A tender for a floating LNG import terminal has been pending since October. Even if it was in place, experts say nothing can match the favorable swap deal Qatar gave Egypt last year.
"We have enough installed capacity but the problem is with fuel," said Aktham Abouelela, spokesman for the Electricity Ministry. "It is not good for power plants to run on diesel."
Egypt's energy troubles are rooted in fuel subsidies that cost the government $15 billion a year, a fifth of the state budget. The money keeps pump prices well below market values, giving Egyptians no incentive to curb their consumption.
The subsidies, in place since the era of socialist President Gamal Abdel Nasser five decades ago, drains foreign currency that could instead be used to pay off debts to foreign energy companies and improve payment terms to encourage investment.
Ask any Egyptian minister about the subsidies, and he will say they must be reformed. But fuel, along with food, is a powderkeg issue in the most populous Arab state. In 1977, a cut in bread subsidies ignited riots against President Anwar Sadat.
People power has helped topple two presidents since 2011.

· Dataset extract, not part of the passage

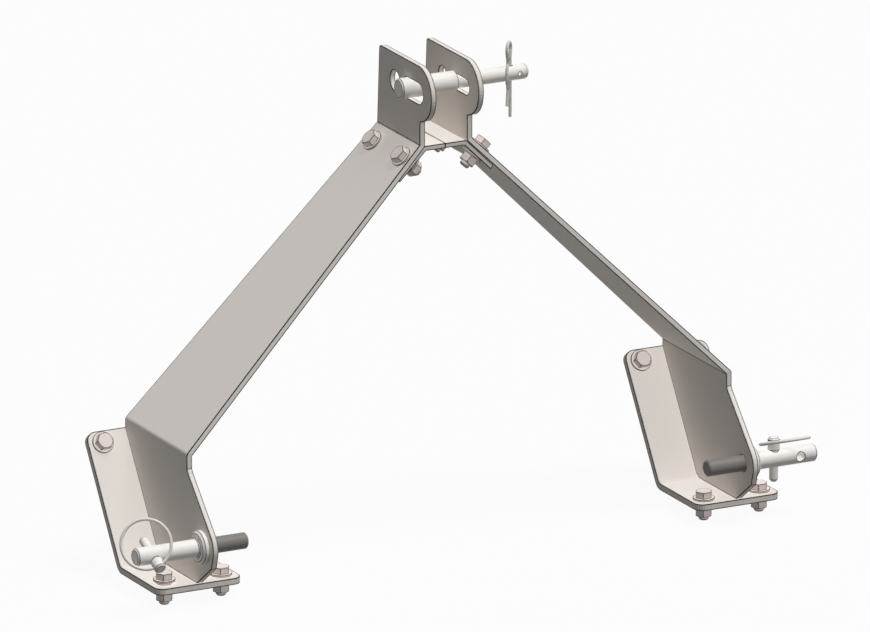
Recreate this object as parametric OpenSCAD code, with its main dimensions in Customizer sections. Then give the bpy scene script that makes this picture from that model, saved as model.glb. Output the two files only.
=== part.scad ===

Like others, Sisi may take stop-gap measures to get through the hot summer months, when demand for fuel soars - although outages are now occurring even in winter. Fearful of public anger over blackouts, the government will probably reduce gas feedstock to energy-intensive cement and steel factories.
"The situation is one of duress, of survival," said Dargin, predicting Sisi will maintain the costly status quo even if it means breaking international commitments.
Companies forced to cut output in periods of peak electricity use in recent years will "have to consider if it's even profitable to stay in Egypt for the long term", he said.
Industry experts also predict that Sisi will keep breaking contracts with foreign companies such as BG and diverting gas promised for export to satisfy domestic demand.
BG's problems in Egypt have affected its LNG unit so much that it issued a profit warning last month. Blaming political turmoil in Egypt, BG cut production forecasts for the year and served "force majeure" notices to affected buyers and lenders.
Since the beginning of this year, Egypt has been diverting the maximum amount of natural gas produced by BG and its Malaysian partner Petronas based on pipeline capacity constraints, said Martijn Murphy of Wood Mackenzie.
"The government priority will be on guaranteeing power generation, which accounts for the bulk of supply, so it will try and minimize shortfalls to this sector," said Murphy.
"Industry is likely to bear the brunt of supply shortages."
Companies will not press ahead with new development unless they get guarantees on future export volumes.
Egyptians expect miracles from Sisi. Foreign companies will look for signs he is willing to reform the energy sector.
The stakes are high.
If Egypt can't persuade companies to exploit its gas reserves, it will be forced to spend more hard currency on energy imports, creating the same dilemma it faces with wheat.
Egypt is the world's biggest importer of wheat because inefficiency and corruption undermine farming along the Nile.
Oil Minister Sherif Ismail hopes Egypt can satisfy its ever-growing energy demand from own resources, but acknowledges the government will have to resort to imports.
Until Egypt deals with issues obstructing gas output by foreign firms, it "will have to cover all its energy needs with imports, either gas or crude oil", he told Reuters last week.
Doing so while keeping prices artificially low domestically will doom attempts to improve Egypt's finances. Although foreign reserves have been boosted by Gulf aid, they are only half pre-2011 levels, limiting the government's scope to buy fuel.
Energy imports would also send a discouraging signal to foreign companies, which are becoming increasingly reconciled to the prospect of LNG exports halting entirely this summer, said Peter Hutton, an analyst with RBC Capital Markets in London.
He said Egypt was locked in a vicious circle given its inability to import LNG. "If you can't get gas in, some tough choices will have to be made. The easiest is not to export."